▶ [GIVEN PROBLEM] Quote the lines that run from the line containing "Keep writing the three.js" down to the line containing "return np.array([self.value[0], self.value[1], 0.0])". Include both of those lines, reproduce each exactly, and omit everything else.

▶ [RECORD SET]
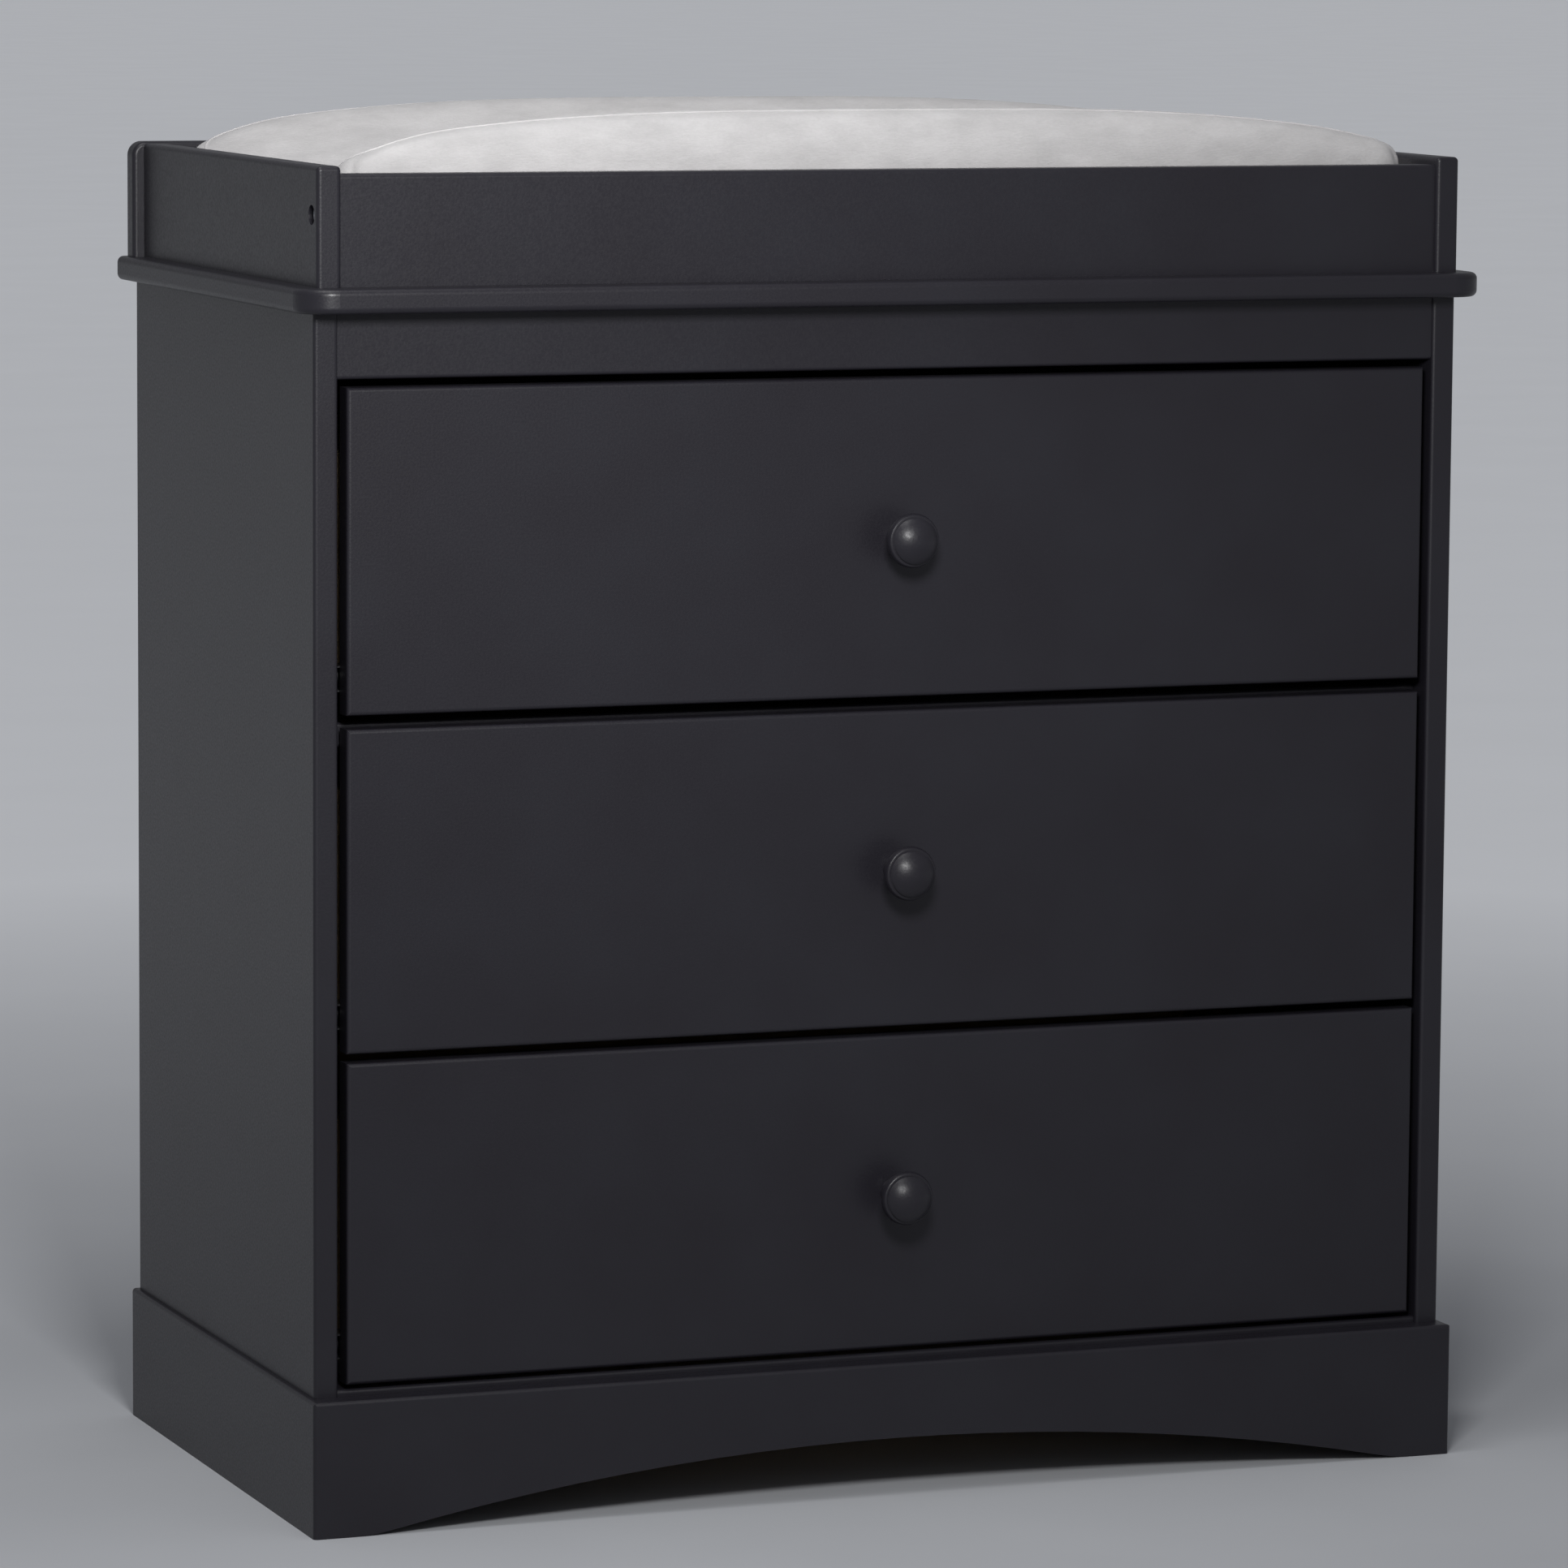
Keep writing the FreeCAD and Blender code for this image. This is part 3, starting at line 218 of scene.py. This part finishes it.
def relief(tree, height, height_mm, strength=1.0, under=None):
    """Bump of a real height, laid over an earlier one if there is one."""
    inputs = {"Height": height, "Distance": height_mm * MM, "Strength": strength}
    if under:
        inputs["Normal"] = under
    return add_node(tree, "ShaderNodeBump", inputs=inputs).outputs[0]


# %% [markdown]
# ## Satin charcoal paint
# The outside is sprayed with satin lacquer over primed board. A spray gun leaves orange peel: soft dimples
# one or two millimetres across and some hundredths deep. They break the sheen up and hide the board
# completely, so no grain shows. The colour drifts very slightly over a hand's width, as any real coat does.

# %% Satin charcoal paint
def satin_charcoal_paint():
    paint, tree, shader, place = new_finish("sprayed_satin_lacquer", IOR=1.41)
    drift = noise(tree, place, 90, detail=3)
    shade = colours(tree, drift, [(0.3, "#1f1d23"), (0.7, "#222127")])
    tree.links.new(shade, shader.inputs["Base Color"])
    peel = noise(tree, place, 1.8, detail=1.5)
    tree.links.new(spread(tree, peel, 0.34, 0.44), shader.inputs["Roughness"])
    waves = relief(tree, noise(tree, place, 14), 0.06, 0.4)
    dimples = relief(tree, peel, 0.08, 1.0, waves)
    tree.links.new(dimples, shader.inputs["Normal"])
    return paint


# %% [markdown]
# ## The back and the drawer boxes
# The back is thin hardboard with a matt dark foil, which shows the fibres pressed under it. The drawer boxes
# are light foil-covered board: the foil is printed with a pale birch grain that runs along each board. Wood
# grain is noise drawn out along one axis, so each direction of board has its own drawn-out coordinates.

# %% Hardboard and drawer board
def foiled_hardboard():
    sheet, tree, shader, place = new_finish("matt_foil_on_hardboard", Roughness=0.62, IOR=1.46)
    fibres = noise(tree, place, 2.2, detail=5, roughness=0.65)
    shade = colours(tree, fibres, [(0.3, "#2b2b2e"), (0.7, "#343438")])
    tree.links.new(shade, shader.inputs["Base Color"])
    tree.links.new(relief(tree, fibres, 0.06, 0.6), shader.inputs["Normal"])
    return sheet


def birch_board(name, along):
    """Birch foil whose grain runs along an axis: 0 is X and 1 is Y."""
    board, tree, shader, place = new_finish(name, IOR=1.47)
    draw = [1.0, 1.0, 1.0]
    draw[along] = 0.06
    run = stretched(tree, place, *draw)
    rings = noise(tree, run, 9, detail=6, roughness=0.6)
    shade = colours(tree, rings, [(0.28, "#b99a72"), (0.5, "#cfb48c"), (0.72, "#d9c29d")])
    tree.links.new(shade, shader.inputs["Base Color"])
    pores = noise(tree, run, 0.9, detail=2)
    tree.links.new(spread(tree, pores, 0.48, 0.62), shader.inputs["Roughness"])
    tree.links.new(relief(tree, pores, 0.02, 0.5), shader.inputs["Normal"])
    return board


def bare_pine():
    """Sawn pine, left bare inside the plinth. Its grain stands upright in the blocks."""
    block, tree, shader, place = new_finish("sawn_pine", Roughness=0.8, IOR=1.45)
    run = stretched(tree, place, 1.0, 1.0, 0.08)
    rings = noise(tree, run, 6, detail=5, roughness=0.6)
    shade = colours(tree, rings, [(0.3, "#a98257"), (0.5, "#c7a273"), (0.72, "#d4b486")])
    tree.links.new(shade, shader.inputs["Base Color"])
    saw = relief(tree, noise(tree, run, 1.2, detail=2), 0.12, 0.7)
    tree.links.new(saw, shader.inputs["Normal"])
    return block


# %% [markdown]
# ## Metal and plastic fittings
# The runners and brackets are pressed from strip and dipped in black coating, which softens their edges and
# leaves a fine even texture. Screws and bolts are zinc plated: a metal, a little blue, with blotches in its
# sheen where the plating is thicker. The cams are cast from zinc alloy, so they are duller and grainier.
# The rollers are moulded nylon, and the strip between the two back sheets is extruded plastic.

# %% Metal and plastic fittings
def dipped_steel():
    coat, tree, shader, place = new_finish("black_dipped_steel", IOR=1.5)
    grain = noise(tree, place, 0.8, detail=2)
    shade = colours(tree, noise(tree, place, 25), [(0.3, "#1b1b1c"), (0.7, "#222223")])
    tree.links.new(shade, shader.inputs["Base Color"])
    tree.links.new(spread(tree, grain, 0.34, 0.46), shader.inputs["Roughness"])
    tree.links.new(relief(tree, grain, 0.015, 0.6), shader.inputs["Normal"])
    return coat


def plated_or_cast(name, light, dark, smooth, dull, grain_mm, depth_mm):
    """Zinc: plated on steel, or cast. Both are bare metal with a patchy sheen."""
    metal, tree, shader, place = new_finish(name, Metallic=1.0)
    patches = noise(tree, place, 3.5, detail=4, roughness=0.6)
    tree.links.new(colours(tree, patches, [(0.3, dark), (0.7, light)]), shader.inputs["Base Color"])
    tree.links.new(spread(tree, patches, smooth, dull), shader.inputs["Roughness"])
    tree.links.new(relief(tree, noise(tree, place, grain_mm), depth_mm, 0.6), shader.inputs["Normal"])
    return metal


def moulded_plastic(name, light, dark, roughness):
    plastic, tree, shader, place = new_finish(name, Roughness=roughness, IOR=1.53)
    cloud = noise(tree, place, 6, detail=3)
    tree.links.new(colours(tree, cloud, [(0.3, dark), (0.7, light)]), shader.inputs["Base Color"])
    tree.links.new(relief(tree, noise(tree, place, 0.5), 0.01, 0.5), shader.inputs["Normal"])
    return plastic


# %% [markdown]
# ## Plush cover
# The pad's cover is a short knitted plush. Its pile lies along the pad, and where a hand has brushed it the
# other way it looks a shade darker, so the grey is softly clouded. Close up it is a field of fibre tips:
# noise one or two millimetres across, drawn out along the pile. Sheen gives the pale rim that short fibres
# have where the cloth turns away. Real fibre tips are too fine to see across a room, so these are coarser.

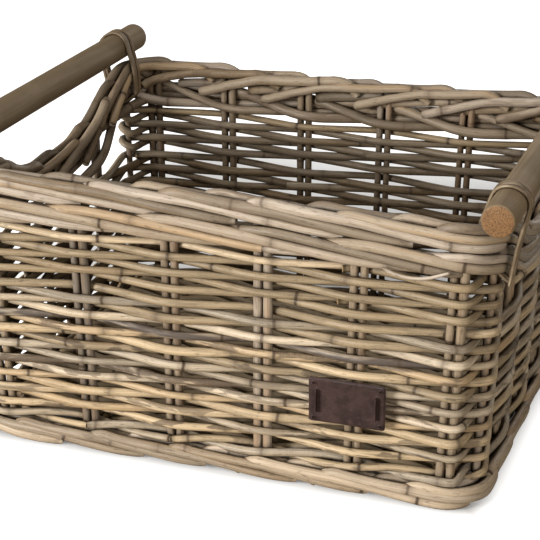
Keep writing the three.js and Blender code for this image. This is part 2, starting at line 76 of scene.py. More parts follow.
class Wall(Enum):
    """The four walls, each with the direction that it faces."""

    FRONT = (0.0, -1.0)
    RIGHT = (1.0, 0.0)
    BACK = (0.0, 1.0)
    LEFT = (-1.0, 0.0)

    @property
    def out(self) -> np.ndarray:
        """Give the direction out of the wall."""
        return np.array([self.value[0], self.value[1], 0.0])

    @property
    def onward(self) -> np.ndarray:
        """Give the direction along the wall, anticlockwise seen from above."""
        return np.array([-self.value[1], self.value[0], 0.0])

    @property
    def is_long(self) -> bool:
        """Tell whether this is the front or the back wall."""
        return self in (Wall.FRONT, Wall.BACK)


@dataclass(frozen=True)
class BasketSizes:
    """Driving sizes of the basket, in metres."""

    rim_width: float = 0.400
    rim_depth: float = 0.336
    rim_height: float = 0.214
    foot_inset_x: float = 0.0096
    foot_inset_y: float = 0.012
    long_wall_bow: float = 0.008
    hand_dip: float = 0.036
    weaver_radius: float = 0.0028
    stake_radius: float = 0.0029
    pair_spacing: float = 0.007
    long_pitch: float = 0.069
    side_pitch: float = 0.0685
    corner_stake_y: float = 0.137
    row_pitch: float = 0.00594
    first_row_z: float = 0.0316
    foot_wale_z: float = 0.0223
    rim_band_first: float = 0.0228
    rim_band_step: float = 0.0068
    rim_band_radius: float = 0.0036
    rim_band_drop: float = 0.0424
    wall_turns: float = 8.5
    upper_rows: int = 6
    wall_half: float = 0.0096
    peg_clearance: float = 0.0002
    weave_clearance: float = 0.0007

    @property
    def peg_radius(self) -> float:
        """Give the distance from a stake's axis to a weaver's axis."""
        return self.stake_radius + self.weaver_radius + self.peg_clearance

    @property
    def weave_reach(self) -> float:
        """Give how far a weaver swings out of the wall's middle at a pair of stakes."""
        return self.peg_radius / (1.0 - self.pair_spacing / self.side_pitch) + self.weave_clearance


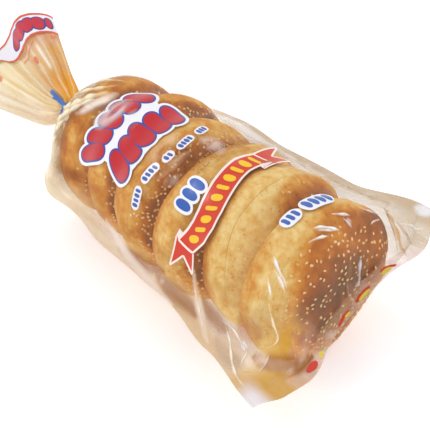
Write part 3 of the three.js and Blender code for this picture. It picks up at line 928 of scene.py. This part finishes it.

▶ [SOLUTION TO THIS EXERCISE]
Keep writing the three.js and Blender code for this image. This is part 2, starting at line 76 of scene.py. More parts follow.
class Wall(Enum):
    """The four walls, each with the direction that it faces."""

    FRONT = (0.0, -1.0)
    RIGHT = (1.0, 0.0)
    BACK = (0.0, 1.0)
    LEFT = (-1.0, 0.0)

    @property
    def out(self) -> np.ndarray:
        """Give the direction out of the wall."""
        return np.array([self.value[0], self.value[1], 0.0])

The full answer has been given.